┌──

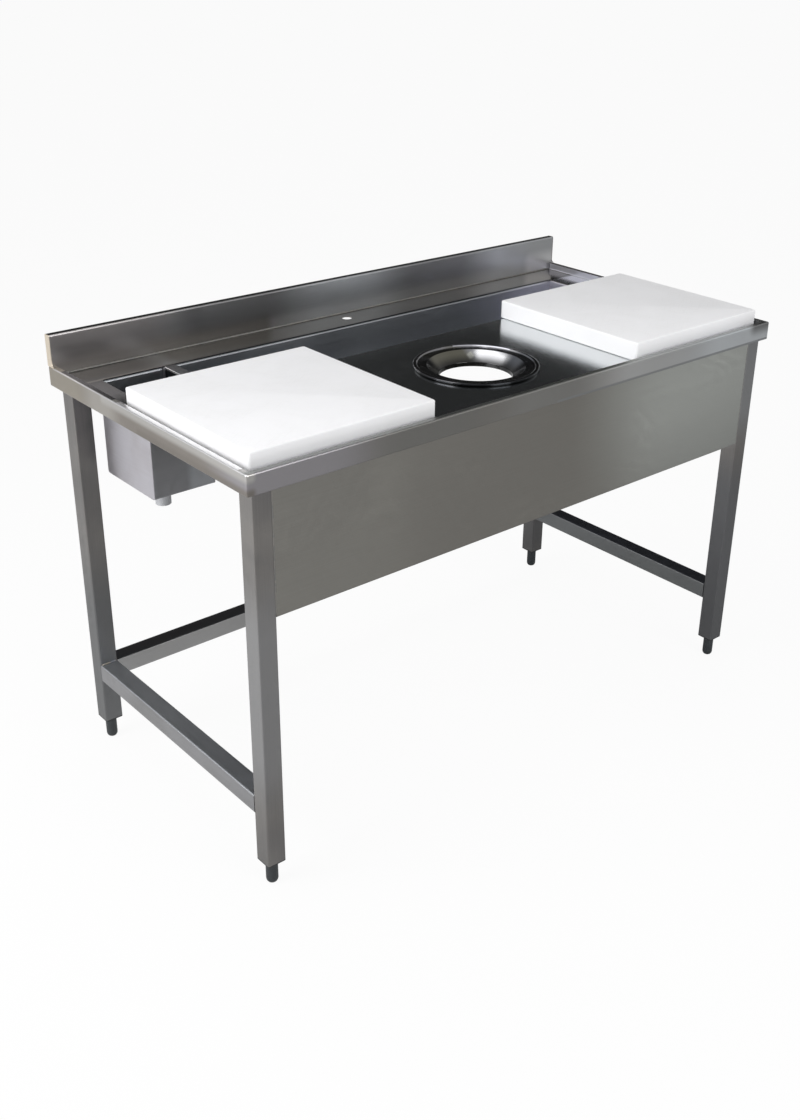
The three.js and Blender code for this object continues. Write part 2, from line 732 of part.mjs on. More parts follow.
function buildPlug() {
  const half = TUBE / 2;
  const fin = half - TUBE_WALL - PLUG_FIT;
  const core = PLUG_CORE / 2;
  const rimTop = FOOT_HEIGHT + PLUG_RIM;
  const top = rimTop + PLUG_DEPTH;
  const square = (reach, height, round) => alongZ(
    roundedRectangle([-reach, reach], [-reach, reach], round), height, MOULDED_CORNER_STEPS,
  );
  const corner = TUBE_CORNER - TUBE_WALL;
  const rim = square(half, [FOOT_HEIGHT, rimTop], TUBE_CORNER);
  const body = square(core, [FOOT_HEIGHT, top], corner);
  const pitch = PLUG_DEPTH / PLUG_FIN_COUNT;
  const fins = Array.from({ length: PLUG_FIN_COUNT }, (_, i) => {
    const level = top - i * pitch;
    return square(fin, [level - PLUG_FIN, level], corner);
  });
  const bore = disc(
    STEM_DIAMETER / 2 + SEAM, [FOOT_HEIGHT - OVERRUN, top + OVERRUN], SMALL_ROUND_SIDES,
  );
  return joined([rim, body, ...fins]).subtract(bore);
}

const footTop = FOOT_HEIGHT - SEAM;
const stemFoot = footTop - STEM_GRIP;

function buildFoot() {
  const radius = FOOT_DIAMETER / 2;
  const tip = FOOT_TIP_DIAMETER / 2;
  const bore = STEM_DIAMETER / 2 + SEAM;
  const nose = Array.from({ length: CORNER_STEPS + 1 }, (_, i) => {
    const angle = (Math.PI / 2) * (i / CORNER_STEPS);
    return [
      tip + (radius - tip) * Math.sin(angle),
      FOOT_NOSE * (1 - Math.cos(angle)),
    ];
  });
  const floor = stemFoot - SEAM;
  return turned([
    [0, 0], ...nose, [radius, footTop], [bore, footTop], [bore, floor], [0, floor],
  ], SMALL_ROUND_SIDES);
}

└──

*Your task:* Emit the full listing verbatim.

*Task answer:*
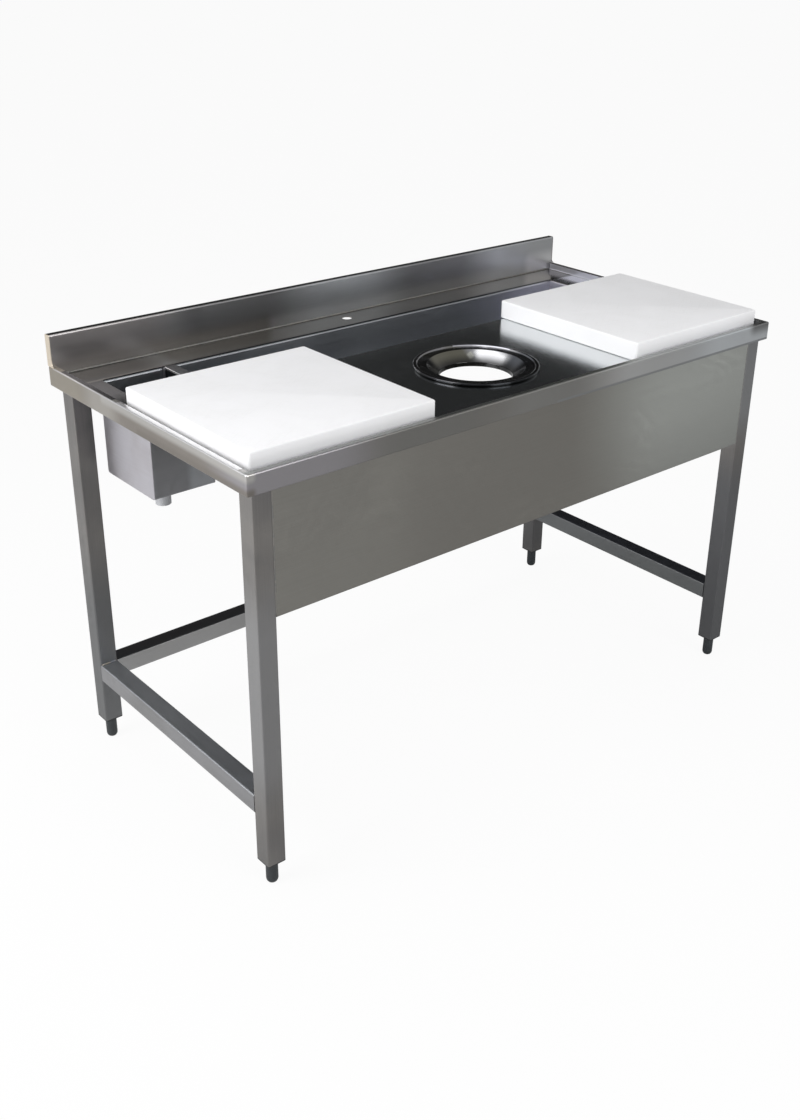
The three.js and Blender code for this object continues. Write part 2, from line 732 of part.mjs on. More parts follow.
function buildPlug() {
  const half = TUBE / 2;
  const fin = half - TUBE_WALL - PLUG_FIT;
  const core = PLUG_CORE / 2;
  const rimTop = FOOT_HEIGHT + PLUG_RIM;
  const top = rimTop + PLUG_DEPTH;
  const square = (reach, height, round) => alongZ(
    roundedRectangle([-reach, reach], [-reach, reach], round), height, MOULDED_CORNER_STEPS,
  );
  const corner = TUBE_CORNER - TUBE_WALL;
  const rim = square(half, [FOOT_HEIGHT, rimTop], TUBE_CORNER);
  const body = square(core, [FOOT_HEIGHT, top], corner);
  const pitch = PLUG_DEPTH / PLUG_FIN_COUNT;
  const fins = Array.from({ length: PLUG_FIN_COUNT }, (_, i) => {
    const level = top - i * pitch;
    return square(fin, [level - PLUG_FIN, level], corner);
  });
  const bore = disc(
    STEM_DIAMETER / 2 + SEAM, [FOOT_HEIGHT - OVERRUN, top + OVERRUN], SMALL_ROUND_SIDES,
  );
  return joined([rim, body, ...fins]).subtract(bore);
}

const footTop = FOOT_HEIGHT - SEAM;
const stemFoot = footTop - STEM_GRIP;

function buildFoot() {
  const radius = FOOT_DIAMETER / 2;
  const tip = FOOT_TIP_DIAMETER / 2;
  const bore = STEM_DIAMETER / 2 + SEAM;
  const nose = Array.from({ length: CORNER_STEPS + 1 }, (_, i) => {
    const angle = (Math.PI / 2) * (i / CORNER_STEPS);
    return [
      tip + (radius - tip) * Math.sin(angle),
      FOOT_NOSE * (1 - Math.cos(angle)),
    ];
  });
  const floor = stemFoot - SEAM;
  return turned([
    [0, 0], ...nose, [radius, footTop], [bore, footTop], [bore, floor], [0, floor],
  ], SMALL_ROUND_SIDES);
}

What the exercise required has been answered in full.